#### Prompt:
Copy exactly the lines from the one containing "stick-on pad under the plate" through the one containing "points = [vertex.co", both included, and nothing else.

#### Source excerpt:
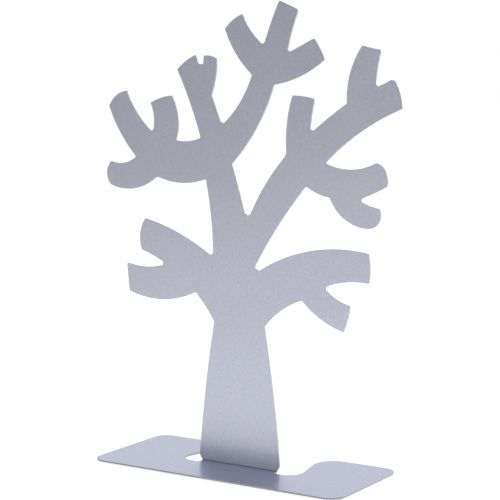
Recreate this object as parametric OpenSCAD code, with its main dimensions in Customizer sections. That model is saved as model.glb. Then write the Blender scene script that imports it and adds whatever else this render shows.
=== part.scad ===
// Photo tree stand: a tree and its base plate cut from one steel sheet, folded square at the trunk's foot.
// X runs to the right, Y to the rear and Z up. The origin is on the table, under the front face of the
// tree, at the middle of its trunk.

/* [Sheet] */
// Thickness of the steel sheet with its coat
sheet_t = 1.1; // [0.8:0.1:1.5]
// Radius on the inside of the fold
fold_r = 0.4; // [0.3:0.1:1.6]

/* [Base plate] */
// Width of the plate
base_w = 186; // [176:1:210]
// Length of the plate in front of the tree
base_front = 36.5; // [30:0.5:60]
// Length of the plate behind the front face of the tree
base_rear = 45.5; // [42:0.5:60]
// Radius of the plate's outer corners
base_corner_r = 10; // [2:0.5:16]

/* [Notch behind the trunk] */
// Width of the neck that the fold runs across
neck_w = 57.4; // [50:0.2:58]
// Depth of the bend relief in front of the tree's face
relief_depth = 4.6; // [3.6:0.2:8]
// Width of the notch at its foot, where its edges would meet
notch_foot_w = 93; // [86:1:96]
// Width of the notch at the rear edge, where its edges would meet
notch_mouth_w = 71; // [64:1:76]
// Radius of the two corners at the foot of the notch
notch_foot_r = 10; // [5:0.5:10.5]
// Radius of the two corners at the rear edge
notch_mouth_r = 14; // [6:0.5:16]
// Radius where the relief meets the neck
neck_corner_r = 1.4; // [0.5:0.1:1.6]

/* [Trunk] */
// Width of the trunk at its foot
trunk_foot_w = 61.2; // [59:0.2:63]
// Width of the trunk under the lowest limbs
trunk_top_w = 38.4; // [36:0.2:42]
// Height of the trunk's narrowest place above the table
trunk_top_h = 95; // [92:0.5:97]
// How far each side of the trunk bows out
trunk_bow = 1.1; // [0:0.1:3]
// Height over which each lower corner of the trunk curves in to the neck
trunk_corner_h = 4.2; // [3:0.1:8]

/* [Crown] */
// Width of the crown between its outermost corners
crown_w = 217.6; // [200:0.2:232]
// Height of the crown above the trunk's narrowest place
crown_h = 204.4; // [190:0.2:220]

/* [Limb corners] */
// Radius of a sharp inner corner
sharp_r = 0.2; // [0.1:0.1:0.4]
// Radius of a crisp outer corner
crisp_r = 0.6; // [0.2:0.1:0.8]
// Radius of an ordinary limb tip
tip_r = 1; // [0.3:0.1:1.2]
// Radius of a blunt limb tip
blunt_r = 1.4; // [0.5:0.1:1.8]
// Radius of a narrow crotch between two limbs
crotch_r = 1.6; // [0.8:0.1:1.8]
// Radius of a wide crotch between two limbs
wide_crotch_r = 2.2; // [1:0.1:2.4]
// Radius of the corners of a round lobe
lobe_r = 3; // [1:0.1:3.4]
// Radius under the blunt finger of the upper right limb
soft_r = 5; // [2:0.5:6]

/* [Pads] */
// Diameter of each pad under the plate
pad_d = 10; // [6:0.5:14]
// Thickness of each pad
pad_t = 1; // [0.8:0.1:2]
// Distance from the plate's edges to the middle of a pad
pad_inset = 14; // [12:0.5:18]

/* [Hidden] */
$fn = 64;

// Largest distance between a curve of an outline and the straight pieces that draw it
curve_gap = 0.03;

plate_top = pad_t + sheet_t;
fold_top = plate_top + fold_r;
corner_run = (trunk_foot_w - neck_w) / 2;
corner_bow = norm([corner_run, trunk_corner_h]) / 2 * tan(atan(corner_run / trunk_corner_h) / 2);
pad_x = base_w / 2 - pad_inset;
pad_front_y = pad_inset - base_front;
pad_rear_y = base_rear - pad_inset;

steel_color = [0.68, 0.69, 0.74];
pad_color = [0.16, 0.16, 0.17];

// Every outline below is a list of corners [across, up, corner radius, bow of the edge that follows].
// The lists run clockwise. A bow above zero swells the edge out of the metal, one below zero hollows it.
// In the lists of the limbs, up is the height above the trunk's narrowest place.

// Lowest limb on the left, with a lower and an upper finger
low_left_limb = [
    [-33.8, 18, tip_r, 5.4],
    [-87, 15, crisp_r, 0],
    [-89, 34, tip_r, -2.5],
    [-57, 35, crotch_r, -0.5],
    [-76.6, 43.2, tip_r, 2.9],
    [-73.6, 64.3, tip_r, 2.7],
    [-19.9, 41.4, wide_crotch_r, -1.4]
];

// Middle limb on the left: a round lobe, a long finger and a short one
middle_left_limb = [
    [-25.4, 92, tip_r, 3.5],
    [-63.8, 92.4, lobe_r, 5.2],
    [-101.6, 85.4, lobe_r, 3.5],
    [-101.5, 101.2, crisp_r, -2.6],
    [-80.8, 104.8, crisp_r, 2],
    [-102.6, 137.8, blunt_r, 2.5],
    [-87.8, 148, tip_r, -2.4],
    [-67.3, 121, wide_crotch_r, -2.1],
    [-68.8, 140.3, tip_r, 0.9],
    [-51.9, 145.2, tip_r, 3.7],
    [-48.5, 116.4, crisp_r, -1.3],
    [-29.2, 118.4, tip_r, -1]
];

// Upper limb on the left, its end split by a small slot
split_limb = [
    [-47.2, 162.1, crisp_r, 0.8],
    [-33, 171.4, tip_r, 0],
    [-30.6, 165.4, crisp_r, 0],
    [-27, 165.4, crisp_r, 0],
    [-26.6, 170.8, tip_r, 0.9],
    [-16.4, 168.6, blunt_r, 1.1],
    [-20.7, 146, tip_r, 0.2],
    [-13.1, 126.8, wide_crotch_r, -2.8]
];

// Top limb, with three fingers
top_limb = [
    [9.7, 158.8, tip_r, 2.2],
    [-10.4, 187.4, tip_r, 1.2],
    [2.7, 196.6, tip_r, -1.9],
    [18.4, 176.8, wide_crotch_r, 0.5],
    [29.6, 204.4, tip_r, 0],
    [43.5, 198.4, blunt_r, -0.9],
    [35.3, 171.9, crotch_r, 0],
    [54.3, 181, tip_r, 0.5],
    [62.2, 168.2, tip_r, 2.6],
    [25.9, 152.6, crisp_r, 3.5],
    [-5.2, 102.6, tip_r, 0.4],
    [6, 65.7, wide_crotch_r, 2.3]
];

// Upper limb on the right: a blunt finger, a tall one and a round one
upper_right_limb = [
    [35, 109.4, soft_r, 1.9],
    [39.2, 146.2, tip_r, 0.5],
    [55.3, 144.2, blunt_r, -0.6],
    [52, 123, crotch_r, 0.4],
    [77.6, 141.8, sharp_r, 3.2],
    [87.8, 176.5, tip_r, -0.3],
    [100.9, 173.9, blunt_r, -1],
    [97.4, 151.6, crotch_r, -0.3],
    [108.6, 156.9, lobe_r, 1.8],
    [115, 139, tip_r, -3.1],
    [62.8, 105.1, tip_r, -3.9]
];

// Middle limb on the right, with two round lobes
middle_right_limb = [
    [98, 106.4, tip_r, 3.5],
    [105.3, 92.3, tip_r, 0.4],
    [85.8, 83.6, crotch_r, -0.8],
    [100.6, 78.9, tip_r, 3.6],
    [94, 66.4, lobe_r, 5.2],
    [66, 84, sharp_r, 1],
    [49.1, 90.4, tip_r, -2],
    [7.6, 30.2, wide_crotch_r, 9.1]
];

// Lowest limb on the right, with a long finger and a short one
low_right_limb = [
    [93.6, 51.1, blunt_r, 0.8],
    [93.9, 32.8, tip_r, -2.1],
    [62.2, 28.2, wide_crotch_r, -1.8],
    [81.2, 18.1, tip_r, 0.5],
    [76.3, 1.4, crisp_r, 2.3],
    [46.4, 18.8, tip_r, -2.3]
];

// All corners of the crown, and the bow of the edge that leads up to it from the trunk's left side
root_bow = -0.7;
crown_corners = concat(
    low_left_limb,
    middle_left_limb,
    split_limb,
    top_limb,
    upper_right_limb,
    middle_right_limb,
    low_right_limb
);
across = [for (corner = crown_corners) corner[0]];
up = [for (corner = crown_corners) corner[1]];

// How much the named width and height widen and raise the crown as it is listed
widen = crown_w / (max(across) - min(across));
raise = crown_h / max(up);
swell = sqrt(widen * raise);

tree_outline = concat(
    [
        [-neck_w / 2, fold_top, 0, corner_bow],
        [-trunk_foot_w / 2, fold_top + trunk_corner_h, 0, trunk_bow],
        [-trunk_top_w / 2, trunk_top_h, tip_r, root_bow * swell]
    ],
    [for (corner = crown_corners)
        [corner[0] * widen, trunk_top_h + corner[1] * raise, corner[2], corner[3] * swell]],
    [
        [trunk_top_w / 2, trunk_top_h, tip_r, trunk_bow],
        [trunk_foot_w / 2, fold_top + trunk_corner_h, 0, corner_bow],
        [neck_w / 2, fold_top, 0, 0]
    ]
);

// Notch in the plate and the neck inside it, seen from above: across and to the rear
notch_outline = [
    [-notch_mouth_w / 2, base_rear, notch_mouth_r, 0],
    [-notch_foot_w / 2, -relief_depth, notch_foot_r, 0],
    [-neck_w / 2, -relief_depth, neck_corner_r, 0],
    [-neck_w / 2, -fold_r, 0, 0],
    [neck_w / 2, -fold_r, 0, 0],
    [neck_w / 2, -relief_depth, neck_corner_r, 0],
    [notch_foot_w / 2, -relief_depth, notch_foot_r, 0],
    [notch_mouth_w / 2, base_rear, notch_mouth_r, 0]
];

// Base plate, seen from above
plate_outline = concat(
    [[-base_w / 2, -base_front, base_corner_r, 0], [-base_w / 2, base_rear, base_corner_r, 0]],
    notch_outline,
    [[base_w / 2, base_rear, base_corner_r, 0], [base_w / 2, -base_front, base_corner_r, 0]]
);

function place(corner) = [corner[0], corner[1]];
function wrap(angle) = angle - 360 * round(angle / 360);
function chord(a, b) = place(b) - place(a);
function bearing(a, b) = atan2(chord(a, b)[1], chord(a, b)[0]);

// Half the turn of the arc from corner a to corner b
function half_turn(a, b) = 2 * atan(2 * a[3] / norm(chord(a, b)));
function arc_length(a, b) = let (turn = half_turn(a, b))
    norm(chord(a, b)) * (turn == 0 ? 1 : turn * PI / 180 / sin(turn));

// Direction of travel and position at share u of the arc from a to b
function heading(a, b, u) = bearing(a, b) + half_turn(a, b) * (1 - 2 * u);
function on_arc(a, b, u) =
    let (
        turn = half_turn(a, b),
        reach = norm(chord(a, b)) * (turn == 0 ? u : sin(turn * u) / sin(turn)),
        way = bearing(a, b) + turn * (1 - u)
    )
    place(a) + reach * [cos(way), sin(way)];

// Length that the rounding takes from both edges at corner b, between a and c
function setback(a, b, c) = b[2] * tan(abs(wrap(heading(b, c, 0) - heading(a, b, 1))) / 2);

// Smooth curve from point p with heading hp to point q with heading hq, without its ends
function blend(p, hp, q, hq, r) =
    let (
        turn = abs(wrap(hq - hp)),
        arm = 4 / 3 * tan(turn / 4) * r,
        s = p + arm * [cos(hp), sin(hp)],
        t = q - arm * [cos(hq), sin(hq)],
        steps = ceil(turn / 2 / acos(1 - curve_gap / r))
    )
    [for (k = [1 : 1 : steps - 1]) let (u = k / steps, v = 1 - u)
        v * v * v * p + 3 * v * v * u * s + 3 * v * u * u * t + u * u * u * q];

// Points of the edge from b to c with the rounding at c, where a and d are the corners next to them
function edge_points(a, b, c, d) =
    let (
        start = setback(a, b, c) / arc_length(b, c),
        stop = 1 - setback(b, c, d) / arc_length(b, c),
        steps = max(1, ceil((stop - start) * sqrt(abs(b[3]) / curve_gap))),
        away = setback(b, c, d) / arc_length(c, d)
    )
    concat(
        [for (k = [0 : 1 : steps]) if (k < steps || c[2] > 0) on_arc(b, c, start + (stop - start) * k / steps)],
        c[2] > 0 ? blend(on_arc(b, c, stop), heading(b, c, stop), on_arc(c, d, away), heading(c, d, away), c[2]) : []
    );

function outline_points(corners) =
    let (n = len(corners))
    [for (i = [0 : n - 1])
        each edge_points(corners[(i + n - 1) % n], corners[i], corners[(i + 1) % n], corners[(i + 2) % n])];

// Upright tree
module tree_panel() {
    translate([0, sheet_t, 0])
        rotate([90, 0, 0])
            linear_extrude(sheet_t)
                polygon(outline_points(tree_outline));
}

// Plate that stands on the table
module base_plate() {
    translate([0, 0, pad_t])
        linear_extrude(sheet_t)
            polygon(outline_points(plate_outline));
}

// Quarter round of the fold, across the neck
module fold() {
    translate([-neck_w / 2, -fold_r, fold_top])
        rotate([90, 0, 90])
            linear_extrude(neck_w)
                intersection() {
                    difference() {
                        circle(fold_r + sheet_t);
                        circle(fold_r);
                    }
                    translate([0, -fold_r - sheet_t])
                        square(fold_r + sheet_t);
                }
}

// The folded sheet, one piece
module tree_sheet() {
    color(steel_color)
        union() {
            tree_panel();
            fold();
            base_plate();
        }
}

// Round stick-on pad under the plate
module pad(x, y) {
    color(pad_color)
        translate([x, y, 0])
            cylinder(h = pad_t, d = pad_d);
}

tree_sheet();
pad(-pad_x, pad_front_y);  // pad_front_left
pad(pad_x, pad_front_y);  // pad_front_right
pad(-pad_x, pad_rear_y);  // pad_rear_left
pad(pad_x, pad_rear_y);  // pad_rear_right
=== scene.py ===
"""Photo tree stand: finish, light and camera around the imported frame.

Lengths are in metres, in the part's own frame: X to the right, Y to the rear, Z up from the table.
"""

import math

import bpy
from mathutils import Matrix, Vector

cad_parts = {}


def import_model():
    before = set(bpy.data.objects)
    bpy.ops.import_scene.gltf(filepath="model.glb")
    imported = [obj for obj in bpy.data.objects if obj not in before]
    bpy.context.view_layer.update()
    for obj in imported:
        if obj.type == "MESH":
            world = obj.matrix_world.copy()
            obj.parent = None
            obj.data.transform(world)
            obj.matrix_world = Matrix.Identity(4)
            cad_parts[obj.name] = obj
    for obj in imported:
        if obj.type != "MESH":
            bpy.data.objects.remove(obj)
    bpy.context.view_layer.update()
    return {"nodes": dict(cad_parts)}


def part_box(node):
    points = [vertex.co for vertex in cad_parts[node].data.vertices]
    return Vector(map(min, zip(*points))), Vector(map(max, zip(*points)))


MM = 0.001
WHITE = (1.0, 1.0, 1.0)

# Camera of the photograph
CAMERA_PLACE = (0.5374, -0.8347, 0.2605)
CAMERA_TURN_DEG = 32.365
CAMERA_DIP_DEG = 6.765
CAMERA_LENS_MM = 112.92
SENSOR_MM = 36.0

# Steel sheet
SHEET_T = 1.1 * MM
SHEET_ARRIS = 0.14 * MM

# Procedural noise is spread from its usual low and high value over the whole range of what it drives
NOISE_SPAN = (0.3, 0.7)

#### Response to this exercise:
// Round stick-on pad under the plate
module pad(x, y) {
    color(pad_color)
        translate([x, y, 0])
            cylinder(h = pad_t, d = pad_d);
}

tree_sheet();
pad(-pad_x, pad_front_y);  // pad_front_left
pad(pad_x, pad_front_y);  // pad_front_right
pad(-pad_x, pad_rear_y);  // pad_rear_left
pad(pad_x, pad_rear_y);  // pad_rear_right
=== scene.py ===
"""Photo tree stand: finish, light and camera around the imported frame.

Lengths are in metres, in the part's own frame: X to the right, Y to the rear, Z up from the table.
"""

import math

import bpy
from mathutils import Matrix, Vector

cad_parts = {}


def import_model():
    before = set(bpy.data.objects)
    bpy.ops.import_scene.gltf(filepath="model.glb")
    imported = [obj for obj in bpy.data.objects if obj not in before]
    bpy.context.view_layer.update()
    for obj in imported:
        if obj.type == "MESH":
            world = obj.matrix_world.copy()
            obj.parent = None
            obj.data.transform(world)
            obj.matrix_world = Matrix.Identity(4)
            cad_parts[obj.name] = obj
    for obj in imported:
        if obj.type != "MESH":
            bpy.data.objects.remove(obj)
    bpy.context.view_layer.update()
    return {"nodes": dict(cad_parts)}


def part_box(node):
    points = [vertex.co for vertex in cad_parts[node].data.vertices]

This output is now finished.